▶ [TASK INPUTS]
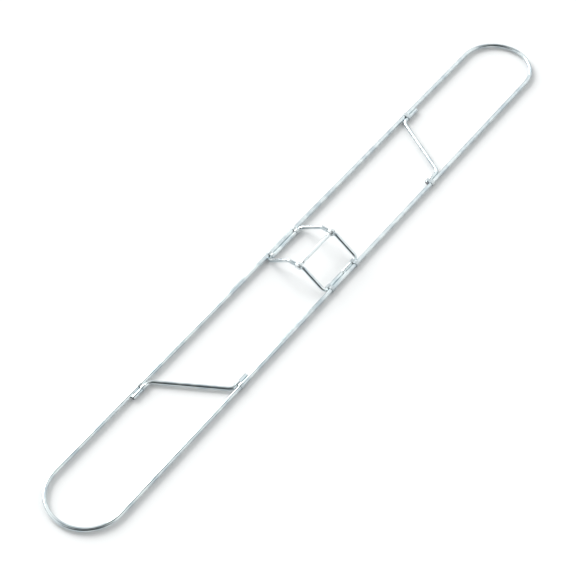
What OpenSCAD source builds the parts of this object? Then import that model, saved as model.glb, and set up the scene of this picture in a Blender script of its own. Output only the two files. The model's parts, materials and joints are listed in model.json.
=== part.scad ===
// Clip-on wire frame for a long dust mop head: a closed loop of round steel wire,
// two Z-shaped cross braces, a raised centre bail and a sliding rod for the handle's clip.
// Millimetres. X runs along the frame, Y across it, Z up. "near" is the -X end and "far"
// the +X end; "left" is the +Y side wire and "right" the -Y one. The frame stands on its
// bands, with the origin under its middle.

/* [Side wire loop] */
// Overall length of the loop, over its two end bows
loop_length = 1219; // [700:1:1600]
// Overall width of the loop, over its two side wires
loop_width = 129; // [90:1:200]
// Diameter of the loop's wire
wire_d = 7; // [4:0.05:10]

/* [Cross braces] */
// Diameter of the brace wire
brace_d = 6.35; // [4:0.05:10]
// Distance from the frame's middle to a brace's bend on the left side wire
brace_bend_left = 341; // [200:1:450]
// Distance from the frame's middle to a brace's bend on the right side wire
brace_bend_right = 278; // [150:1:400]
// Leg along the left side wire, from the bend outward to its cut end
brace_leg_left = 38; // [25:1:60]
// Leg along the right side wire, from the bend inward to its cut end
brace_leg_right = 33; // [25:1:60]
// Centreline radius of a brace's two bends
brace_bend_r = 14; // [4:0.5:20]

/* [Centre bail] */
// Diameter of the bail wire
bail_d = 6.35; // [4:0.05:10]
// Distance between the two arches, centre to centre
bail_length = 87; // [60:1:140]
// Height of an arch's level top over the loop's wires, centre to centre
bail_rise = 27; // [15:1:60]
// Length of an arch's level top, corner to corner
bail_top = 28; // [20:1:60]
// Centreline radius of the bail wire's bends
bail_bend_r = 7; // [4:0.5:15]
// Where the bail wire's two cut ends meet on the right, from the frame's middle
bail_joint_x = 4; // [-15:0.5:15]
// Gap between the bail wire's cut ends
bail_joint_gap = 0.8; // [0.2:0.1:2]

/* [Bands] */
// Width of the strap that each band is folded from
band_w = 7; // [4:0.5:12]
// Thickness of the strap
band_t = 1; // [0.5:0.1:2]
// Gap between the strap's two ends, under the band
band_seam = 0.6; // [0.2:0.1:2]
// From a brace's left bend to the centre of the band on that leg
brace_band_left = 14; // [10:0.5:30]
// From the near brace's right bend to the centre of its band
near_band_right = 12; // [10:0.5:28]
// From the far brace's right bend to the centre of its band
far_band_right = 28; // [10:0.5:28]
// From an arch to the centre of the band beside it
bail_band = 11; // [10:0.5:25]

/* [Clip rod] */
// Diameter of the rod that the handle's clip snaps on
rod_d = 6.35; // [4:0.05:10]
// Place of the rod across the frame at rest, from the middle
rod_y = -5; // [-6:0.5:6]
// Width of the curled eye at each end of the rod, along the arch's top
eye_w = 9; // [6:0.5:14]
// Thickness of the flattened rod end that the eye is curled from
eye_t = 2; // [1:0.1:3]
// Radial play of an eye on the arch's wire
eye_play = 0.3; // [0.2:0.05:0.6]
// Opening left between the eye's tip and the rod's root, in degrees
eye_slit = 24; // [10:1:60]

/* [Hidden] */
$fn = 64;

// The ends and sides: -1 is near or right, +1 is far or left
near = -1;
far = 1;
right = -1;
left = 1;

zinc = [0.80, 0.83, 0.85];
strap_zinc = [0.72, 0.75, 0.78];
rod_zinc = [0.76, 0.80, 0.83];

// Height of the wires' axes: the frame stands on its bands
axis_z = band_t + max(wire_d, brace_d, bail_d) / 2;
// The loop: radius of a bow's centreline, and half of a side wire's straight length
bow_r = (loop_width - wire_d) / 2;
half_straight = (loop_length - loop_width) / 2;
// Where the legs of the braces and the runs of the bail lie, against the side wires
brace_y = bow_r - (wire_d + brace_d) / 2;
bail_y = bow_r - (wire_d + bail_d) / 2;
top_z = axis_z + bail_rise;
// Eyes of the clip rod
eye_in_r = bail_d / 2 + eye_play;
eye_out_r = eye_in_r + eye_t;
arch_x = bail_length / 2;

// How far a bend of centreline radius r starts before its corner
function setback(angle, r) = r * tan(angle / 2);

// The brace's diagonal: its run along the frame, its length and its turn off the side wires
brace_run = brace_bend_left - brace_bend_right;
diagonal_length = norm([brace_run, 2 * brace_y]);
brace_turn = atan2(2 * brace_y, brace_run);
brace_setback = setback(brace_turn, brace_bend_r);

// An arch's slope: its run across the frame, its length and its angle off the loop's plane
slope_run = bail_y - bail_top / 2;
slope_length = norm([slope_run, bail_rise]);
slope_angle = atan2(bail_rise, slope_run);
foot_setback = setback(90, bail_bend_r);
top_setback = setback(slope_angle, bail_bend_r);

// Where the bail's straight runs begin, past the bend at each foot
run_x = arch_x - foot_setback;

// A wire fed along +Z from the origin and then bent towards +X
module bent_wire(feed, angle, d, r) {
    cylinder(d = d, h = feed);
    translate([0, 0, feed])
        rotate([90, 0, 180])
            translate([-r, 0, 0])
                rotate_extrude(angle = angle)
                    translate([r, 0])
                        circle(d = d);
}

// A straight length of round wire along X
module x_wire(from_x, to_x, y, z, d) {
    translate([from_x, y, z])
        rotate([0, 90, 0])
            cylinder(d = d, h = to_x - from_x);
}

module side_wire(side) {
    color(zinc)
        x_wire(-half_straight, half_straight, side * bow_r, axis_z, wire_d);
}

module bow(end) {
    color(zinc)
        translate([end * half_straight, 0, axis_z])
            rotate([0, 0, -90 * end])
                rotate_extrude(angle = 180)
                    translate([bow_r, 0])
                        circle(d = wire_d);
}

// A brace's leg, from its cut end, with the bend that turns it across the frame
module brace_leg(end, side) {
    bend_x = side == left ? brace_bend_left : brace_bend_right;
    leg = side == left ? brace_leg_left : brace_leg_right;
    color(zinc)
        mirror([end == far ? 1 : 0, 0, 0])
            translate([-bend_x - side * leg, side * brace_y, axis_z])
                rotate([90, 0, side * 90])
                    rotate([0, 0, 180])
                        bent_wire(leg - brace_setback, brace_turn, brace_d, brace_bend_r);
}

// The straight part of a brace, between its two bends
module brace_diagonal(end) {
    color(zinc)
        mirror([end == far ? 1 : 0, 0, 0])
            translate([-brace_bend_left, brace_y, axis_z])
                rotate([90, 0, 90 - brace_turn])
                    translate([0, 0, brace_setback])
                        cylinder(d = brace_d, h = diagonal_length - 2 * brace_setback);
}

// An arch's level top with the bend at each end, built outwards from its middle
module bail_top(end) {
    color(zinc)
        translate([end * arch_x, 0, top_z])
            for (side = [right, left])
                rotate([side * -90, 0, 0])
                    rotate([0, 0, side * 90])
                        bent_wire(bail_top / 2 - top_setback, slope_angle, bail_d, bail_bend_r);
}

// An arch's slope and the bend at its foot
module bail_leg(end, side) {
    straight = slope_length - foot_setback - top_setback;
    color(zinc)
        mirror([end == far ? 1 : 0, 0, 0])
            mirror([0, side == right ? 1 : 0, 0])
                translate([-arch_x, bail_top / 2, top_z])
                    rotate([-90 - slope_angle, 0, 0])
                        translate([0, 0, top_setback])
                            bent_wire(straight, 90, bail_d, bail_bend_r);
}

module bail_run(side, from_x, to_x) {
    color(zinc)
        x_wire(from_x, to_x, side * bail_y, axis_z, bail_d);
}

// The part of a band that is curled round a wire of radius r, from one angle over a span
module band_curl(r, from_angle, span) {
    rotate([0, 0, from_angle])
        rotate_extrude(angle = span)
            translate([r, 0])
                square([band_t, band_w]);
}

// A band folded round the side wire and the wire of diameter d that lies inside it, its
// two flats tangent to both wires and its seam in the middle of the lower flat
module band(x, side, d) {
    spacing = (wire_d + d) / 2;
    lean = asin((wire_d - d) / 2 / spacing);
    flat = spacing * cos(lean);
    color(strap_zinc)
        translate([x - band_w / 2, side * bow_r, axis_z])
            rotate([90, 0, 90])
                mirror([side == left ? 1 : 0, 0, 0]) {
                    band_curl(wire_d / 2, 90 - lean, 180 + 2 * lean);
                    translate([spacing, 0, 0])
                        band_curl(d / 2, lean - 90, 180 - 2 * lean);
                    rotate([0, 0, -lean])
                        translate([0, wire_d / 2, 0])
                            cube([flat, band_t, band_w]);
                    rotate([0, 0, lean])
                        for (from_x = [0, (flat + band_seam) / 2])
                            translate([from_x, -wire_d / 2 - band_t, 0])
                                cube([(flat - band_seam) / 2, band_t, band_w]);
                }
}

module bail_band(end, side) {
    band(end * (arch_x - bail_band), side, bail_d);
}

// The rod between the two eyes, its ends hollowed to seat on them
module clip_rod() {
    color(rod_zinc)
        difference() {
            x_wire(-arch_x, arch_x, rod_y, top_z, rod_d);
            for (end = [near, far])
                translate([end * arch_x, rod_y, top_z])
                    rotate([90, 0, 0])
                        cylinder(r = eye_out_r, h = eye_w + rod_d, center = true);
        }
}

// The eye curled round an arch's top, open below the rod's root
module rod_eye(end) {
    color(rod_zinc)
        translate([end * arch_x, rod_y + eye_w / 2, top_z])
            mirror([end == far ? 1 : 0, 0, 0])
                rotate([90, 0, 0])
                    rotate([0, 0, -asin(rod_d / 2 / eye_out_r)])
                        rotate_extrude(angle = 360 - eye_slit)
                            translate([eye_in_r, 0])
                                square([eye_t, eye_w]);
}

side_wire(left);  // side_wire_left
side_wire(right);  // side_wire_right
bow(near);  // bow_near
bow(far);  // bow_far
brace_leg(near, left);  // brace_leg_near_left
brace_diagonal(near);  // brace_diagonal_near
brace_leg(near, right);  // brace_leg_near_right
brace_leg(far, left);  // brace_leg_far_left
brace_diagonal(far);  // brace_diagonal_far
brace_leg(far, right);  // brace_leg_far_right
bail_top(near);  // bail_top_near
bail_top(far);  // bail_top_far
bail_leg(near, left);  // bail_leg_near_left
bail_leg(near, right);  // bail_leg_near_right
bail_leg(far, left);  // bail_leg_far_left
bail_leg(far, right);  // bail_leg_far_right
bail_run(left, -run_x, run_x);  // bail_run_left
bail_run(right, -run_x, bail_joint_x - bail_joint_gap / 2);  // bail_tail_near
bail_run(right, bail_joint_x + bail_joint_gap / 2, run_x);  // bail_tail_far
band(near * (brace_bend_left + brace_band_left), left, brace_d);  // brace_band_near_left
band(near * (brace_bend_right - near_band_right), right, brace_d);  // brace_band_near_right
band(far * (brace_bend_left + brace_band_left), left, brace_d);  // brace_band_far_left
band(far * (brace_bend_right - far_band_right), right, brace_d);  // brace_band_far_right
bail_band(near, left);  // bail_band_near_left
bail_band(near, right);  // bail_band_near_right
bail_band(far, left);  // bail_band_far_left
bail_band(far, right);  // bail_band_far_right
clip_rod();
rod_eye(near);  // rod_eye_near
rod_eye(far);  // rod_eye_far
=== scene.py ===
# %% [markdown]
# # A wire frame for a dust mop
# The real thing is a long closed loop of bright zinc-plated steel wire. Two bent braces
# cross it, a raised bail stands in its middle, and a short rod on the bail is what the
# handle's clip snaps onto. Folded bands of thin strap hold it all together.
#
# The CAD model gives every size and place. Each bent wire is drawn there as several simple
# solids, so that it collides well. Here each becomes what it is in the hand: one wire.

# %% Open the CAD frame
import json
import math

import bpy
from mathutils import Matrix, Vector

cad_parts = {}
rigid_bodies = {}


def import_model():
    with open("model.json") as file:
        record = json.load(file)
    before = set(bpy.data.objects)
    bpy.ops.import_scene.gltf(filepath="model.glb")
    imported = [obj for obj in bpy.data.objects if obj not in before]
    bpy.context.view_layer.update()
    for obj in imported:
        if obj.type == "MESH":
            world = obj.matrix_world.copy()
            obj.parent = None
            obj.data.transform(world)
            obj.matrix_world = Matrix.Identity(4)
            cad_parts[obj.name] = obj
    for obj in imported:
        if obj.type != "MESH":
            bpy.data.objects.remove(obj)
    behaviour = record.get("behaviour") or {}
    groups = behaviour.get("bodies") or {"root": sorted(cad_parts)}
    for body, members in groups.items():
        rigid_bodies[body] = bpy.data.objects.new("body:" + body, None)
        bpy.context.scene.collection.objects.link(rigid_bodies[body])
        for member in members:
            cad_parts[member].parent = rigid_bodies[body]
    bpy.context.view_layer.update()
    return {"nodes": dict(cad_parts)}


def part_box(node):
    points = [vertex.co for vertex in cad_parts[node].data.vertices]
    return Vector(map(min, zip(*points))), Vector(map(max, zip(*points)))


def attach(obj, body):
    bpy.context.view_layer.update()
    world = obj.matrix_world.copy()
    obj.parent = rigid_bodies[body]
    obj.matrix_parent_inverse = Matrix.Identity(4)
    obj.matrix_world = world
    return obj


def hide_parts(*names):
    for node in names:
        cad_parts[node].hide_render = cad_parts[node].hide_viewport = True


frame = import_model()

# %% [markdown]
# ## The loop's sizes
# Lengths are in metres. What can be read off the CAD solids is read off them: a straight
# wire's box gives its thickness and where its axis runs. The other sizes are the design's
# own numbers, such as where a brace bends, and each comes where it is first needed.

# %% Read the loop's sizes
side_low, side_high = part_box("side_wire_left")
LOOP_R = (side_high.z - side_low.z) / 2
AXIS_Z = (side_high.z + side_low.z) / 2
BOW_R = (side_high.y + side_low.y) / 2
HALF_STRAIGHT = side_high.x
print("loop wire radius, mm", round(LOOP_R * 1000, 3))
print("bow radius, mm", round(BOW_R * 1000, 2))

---

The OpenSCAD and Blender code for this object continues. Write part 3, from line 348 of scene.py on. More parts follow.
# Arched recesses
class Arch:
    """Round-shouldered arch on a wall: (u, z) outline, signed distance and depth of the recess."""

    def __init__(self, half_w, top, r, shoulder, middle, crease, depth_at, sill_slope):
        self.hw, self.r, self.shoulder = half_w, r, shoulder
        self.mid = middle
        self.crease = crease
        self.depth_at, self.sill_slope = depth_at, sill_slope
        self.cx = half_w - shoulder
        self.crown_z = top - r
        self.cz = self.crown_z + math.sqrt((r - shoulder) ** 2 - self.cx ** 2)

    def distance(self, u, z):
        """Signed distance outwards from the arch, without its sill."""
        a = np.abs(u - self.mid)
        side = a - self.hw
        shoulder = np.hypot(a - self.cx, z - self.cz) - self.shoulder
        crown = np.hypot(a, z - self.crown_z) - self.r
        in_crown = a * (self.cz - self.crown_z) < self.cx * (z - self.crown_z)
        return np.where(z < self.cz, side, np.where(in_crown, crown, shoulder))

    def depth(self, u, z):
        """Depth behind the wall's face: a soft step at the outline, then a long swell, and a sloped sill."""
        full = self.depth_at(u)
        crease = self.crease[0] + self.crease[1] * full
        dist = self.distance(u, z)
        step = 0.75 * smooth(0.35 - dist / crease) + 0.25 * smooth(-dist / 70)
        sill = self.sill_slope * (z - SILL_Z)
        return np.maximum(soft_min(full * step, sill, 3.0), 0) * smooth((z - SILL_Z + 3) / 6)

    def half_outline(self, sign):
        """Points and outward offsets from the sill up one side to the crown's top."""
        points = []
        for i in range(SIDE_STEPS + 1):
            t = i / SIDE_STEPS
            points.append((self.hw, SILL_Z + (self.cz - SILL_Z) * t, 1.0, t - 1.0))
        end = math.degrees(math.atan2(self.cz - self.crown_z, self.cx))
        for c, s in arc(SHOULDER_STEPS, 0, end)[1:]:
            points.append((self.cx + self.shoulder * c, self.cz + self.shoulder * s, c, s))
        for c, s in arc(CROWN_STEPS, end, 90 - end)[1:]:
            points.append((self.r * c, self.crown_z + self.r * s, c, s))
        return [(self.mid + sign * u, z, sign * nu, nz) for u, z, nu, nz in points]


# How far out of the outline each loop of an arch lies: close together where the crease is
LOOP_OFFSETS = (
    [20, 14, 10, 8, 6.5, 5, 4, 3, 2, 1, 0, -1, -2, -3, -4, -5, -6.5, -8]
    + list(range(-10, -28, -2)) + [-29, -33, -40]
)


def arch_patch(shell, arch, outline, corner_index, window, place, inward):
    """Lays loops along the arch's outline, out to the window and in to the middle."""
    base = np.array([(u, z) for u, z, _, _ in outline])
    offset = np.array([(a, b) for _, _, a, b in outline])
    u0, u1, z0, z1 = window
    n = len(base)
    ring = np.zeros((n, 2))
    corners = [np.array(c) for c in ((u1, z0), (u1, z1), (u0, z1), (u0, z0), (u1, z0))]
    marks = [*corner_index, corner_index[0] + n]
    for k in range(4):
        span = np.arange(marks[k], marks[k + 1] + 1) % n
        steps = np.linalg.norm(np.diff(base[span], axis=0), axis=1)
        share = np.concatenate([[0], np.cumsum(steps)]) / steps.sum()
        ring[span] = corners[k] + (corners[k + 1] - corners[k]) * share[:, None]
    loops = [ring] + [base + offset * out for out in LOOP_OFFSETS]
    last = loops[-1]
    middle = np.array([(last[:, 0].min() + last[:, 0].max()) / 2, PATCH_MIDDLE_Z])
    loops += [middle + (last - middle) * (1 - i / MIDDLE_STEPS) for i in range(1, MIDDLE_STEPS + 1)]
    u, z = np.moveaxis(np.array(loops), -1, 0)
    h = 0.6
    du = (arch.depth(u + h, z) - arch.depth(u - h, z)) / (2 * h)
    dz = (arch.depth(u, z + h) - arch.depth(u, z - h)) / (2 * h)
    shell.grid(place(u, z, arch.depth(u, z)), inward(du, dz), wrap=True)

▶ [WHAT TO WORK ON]
Give back, exactly as written, each line from the one that contains "band(far * (brace_bend_right" through the one that contains "for member in".

▶ [FULL ANSWER]
band(far * (brace_bend_right - far_band_right), right, brace_d);  // brace_band_far_right
bail_band(near, left);  // bail_band_near_left
bail_band(near, right);  // bail_band_near_right
bail_band(far, left);  // bail_band_far_left
bail_band(far, right);  // bail_band_far_right
clip_rod();
rod_eye(near);  // rod_eye_near
rod_eye(far);  // rod_eye_far
=== scene.py ===
# %% [markdown]
# # A wire frame for a dust mop
# The real thing is a long closed loop of bright zinc-plated steel wire. Two bent braces
# cross it, a raised bail stands in its middle, and a short rod on the bail is what the
# handle's clip snaps onto. Folded bands of thin strap hold it all together.
#
# The CAD model gives every size and place. Each bent wire is drawn there as several simple
# solids, so that it collides well. Here each becomes what it is in the hand: one wire.

# %% Open the CAD frame
import json
import math

import bpy
from mathutils import Matrix, Vector

cad_parts = {}
rigid_bodies = {}


def import_model():
    with open("model.json") as file:
        record = json.load(file)
    before = set(bpy.data.objects)
    bpy.ops.import_scene.gltf(filepath="model.glb")
    imported = [obj for obj in bpy.data.objects if obj not in before]
    bpy.context.view_layer.update()
    for obj in imported:
        if obj.type == "MESH":
            world = obj.matrix_world.copy()
            obj.parent = None
            obj.data.transform(world)
            obj.matrix_world = Matrix.Identity(4)
            cad_parts[obj.name] = obj
    for obj in imported:
        if obj.type != "MESH":
            bpy.data.objects.remove(obj)
    behaviour = record.get("behaviour") or {}
    groups = behaviour.get("bodies") or {"root": sorted(cad_parts)}
    for body, members in groups.items():
        rigid_bodies[body] = bpy.data.objects.new("body:" + body, None)
        bpy.context.scene.collection.objects.link(rigid_bodies[body])
        for member in members:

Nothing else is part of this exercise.